- **THE INPUT**:
>> start
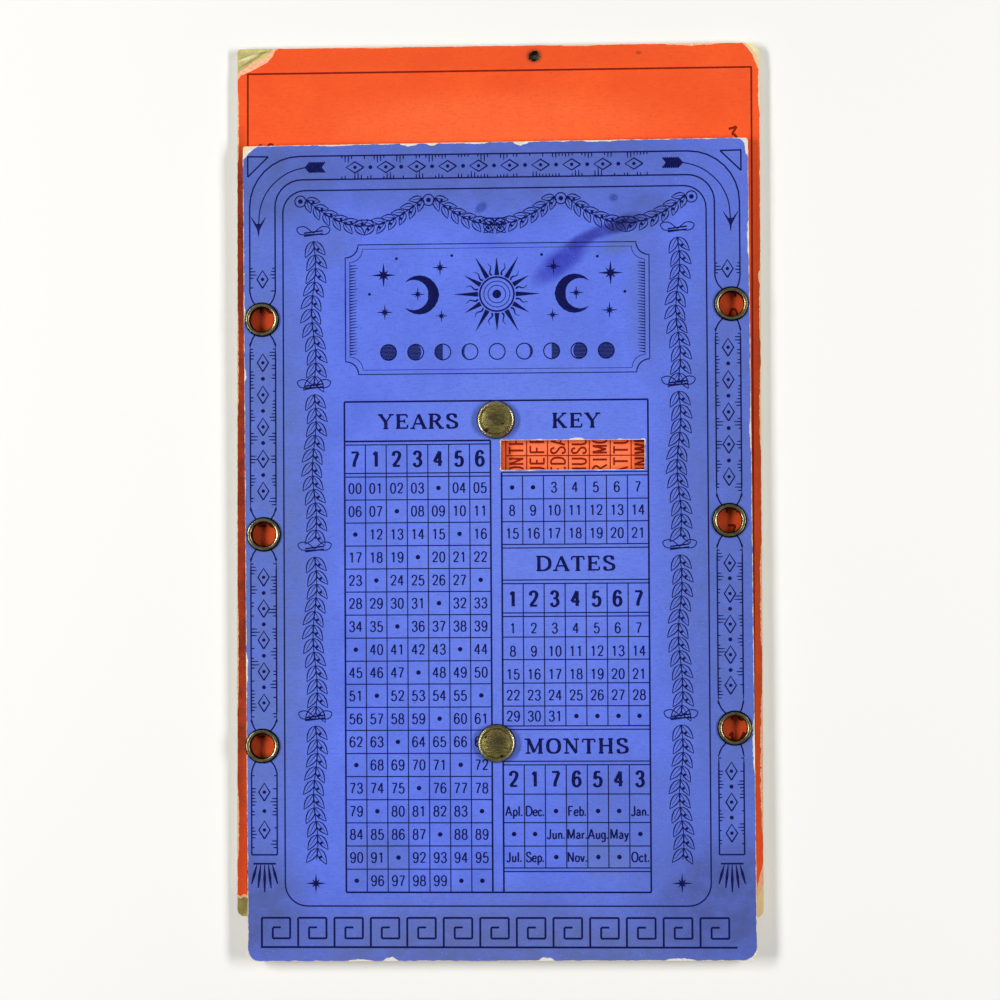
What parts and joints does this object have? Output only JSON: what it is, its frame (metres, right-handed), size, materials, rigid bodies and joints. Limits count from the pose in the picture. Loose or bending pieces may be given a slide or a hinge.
>> end
>> start
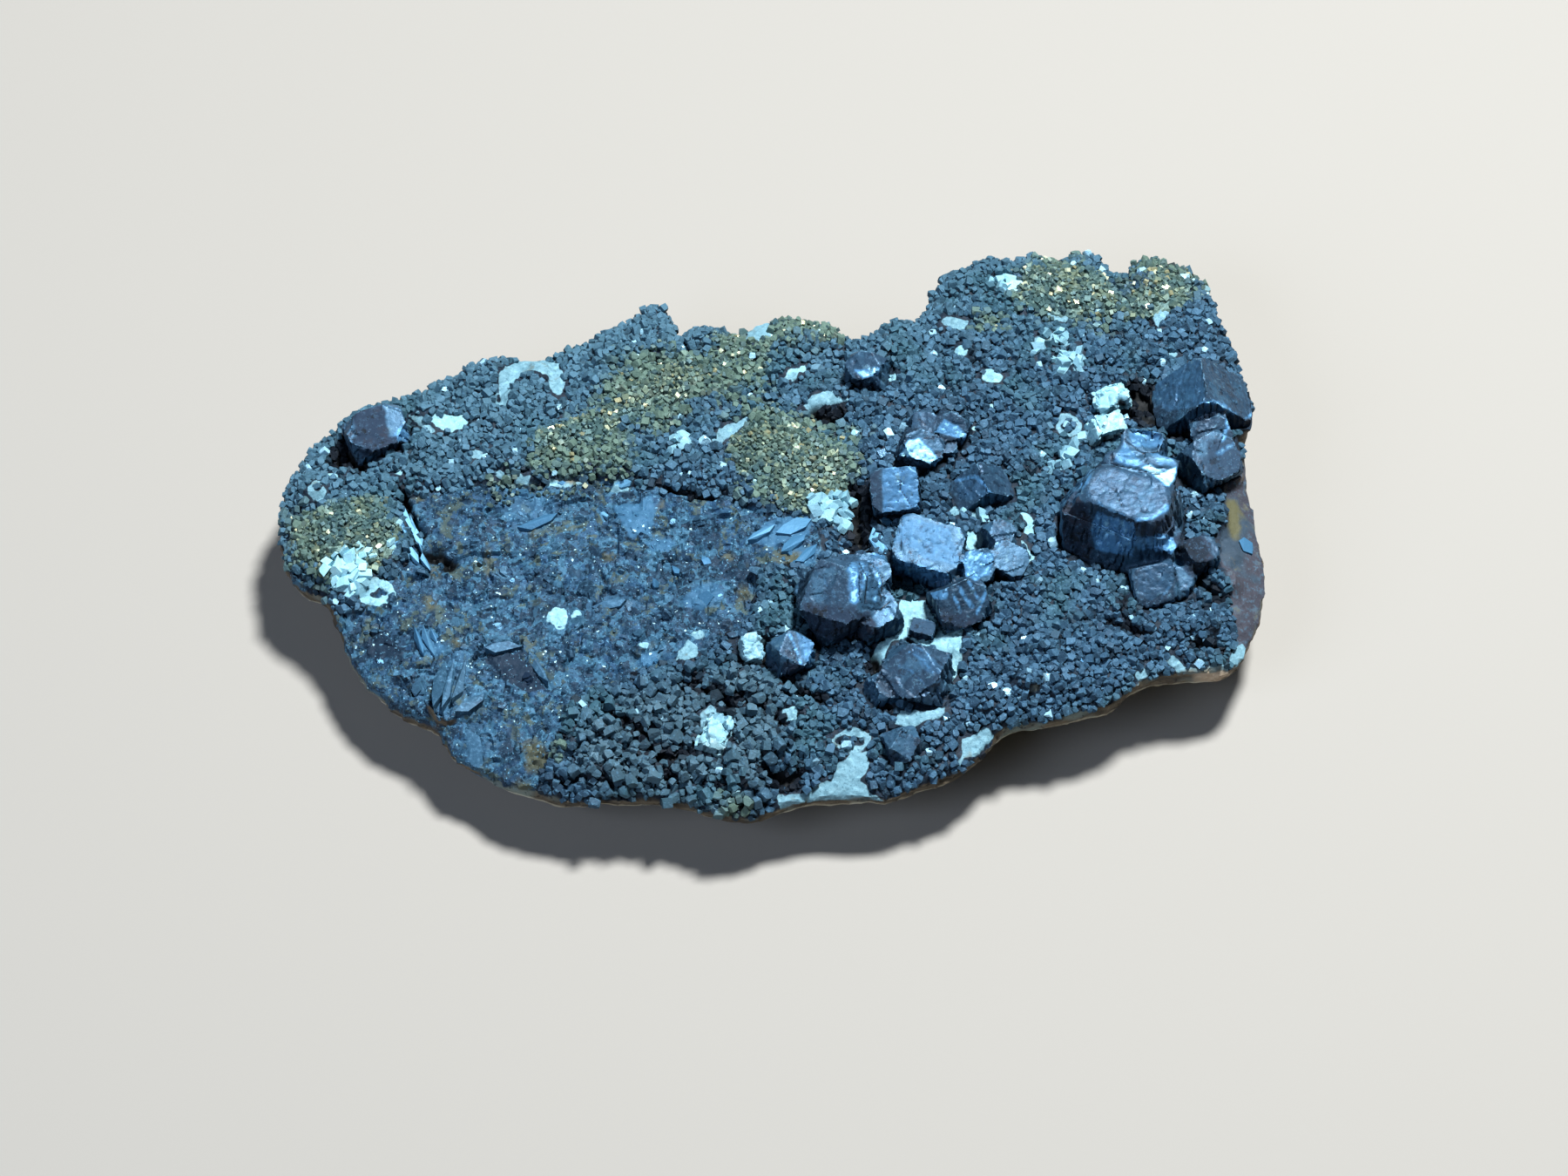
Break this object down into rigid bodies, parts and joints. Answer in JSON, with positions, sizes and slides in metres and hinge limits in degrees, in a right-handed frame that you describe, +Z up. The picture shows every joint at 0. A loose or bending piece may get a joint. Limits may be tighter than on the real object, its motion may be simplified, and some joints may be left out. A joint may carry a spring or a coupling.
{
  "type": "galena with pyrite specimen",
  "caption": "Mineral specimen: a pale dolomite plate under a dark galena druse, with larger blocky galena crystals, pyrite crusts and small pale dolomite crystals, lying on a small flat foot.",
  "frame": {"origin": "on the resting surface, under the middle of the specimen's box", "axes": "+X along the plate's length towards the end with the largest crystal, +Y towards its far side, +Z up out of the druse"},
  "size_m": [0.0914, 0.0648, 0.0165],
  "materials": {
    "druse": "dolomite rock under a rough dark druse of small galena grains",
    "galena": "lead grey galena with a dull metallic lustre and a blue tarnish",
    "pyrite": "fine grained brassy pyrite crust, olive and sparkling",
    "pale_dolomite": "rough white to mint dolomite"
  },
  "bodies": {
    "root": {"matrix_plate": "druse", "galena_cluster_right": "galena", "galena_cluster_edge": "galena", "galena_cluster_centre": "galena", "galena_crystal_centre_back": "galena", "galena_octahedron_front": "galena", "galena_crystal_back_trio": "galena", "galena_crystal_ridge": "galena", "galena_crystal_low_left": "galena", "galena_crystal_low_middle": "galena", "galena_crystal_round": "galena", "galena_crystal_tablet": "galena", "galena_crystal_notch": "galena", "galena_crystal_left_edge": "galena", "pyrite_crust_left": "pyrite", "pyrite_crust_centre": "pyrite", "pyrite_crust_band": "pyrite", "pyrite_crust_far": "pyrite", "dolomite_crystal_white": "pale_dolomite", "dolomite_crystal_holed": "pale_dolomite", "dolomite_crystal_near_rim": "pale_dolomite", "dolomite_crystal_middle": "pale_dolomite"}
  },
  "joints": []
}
>> end
- **REQUIREMENT**: From the listing above, copy all lines holding the word "materials".

- **ANSWER TO THE PROBLEM**:
What parts and joints does this object have? Output only JSON: what it is, its frame (metres, right-handed), size, materials, rigid bodies and joints. Limits count from the pose in the picture. Loose or bending pieces may be given a slide or a hinge.
  "materials": {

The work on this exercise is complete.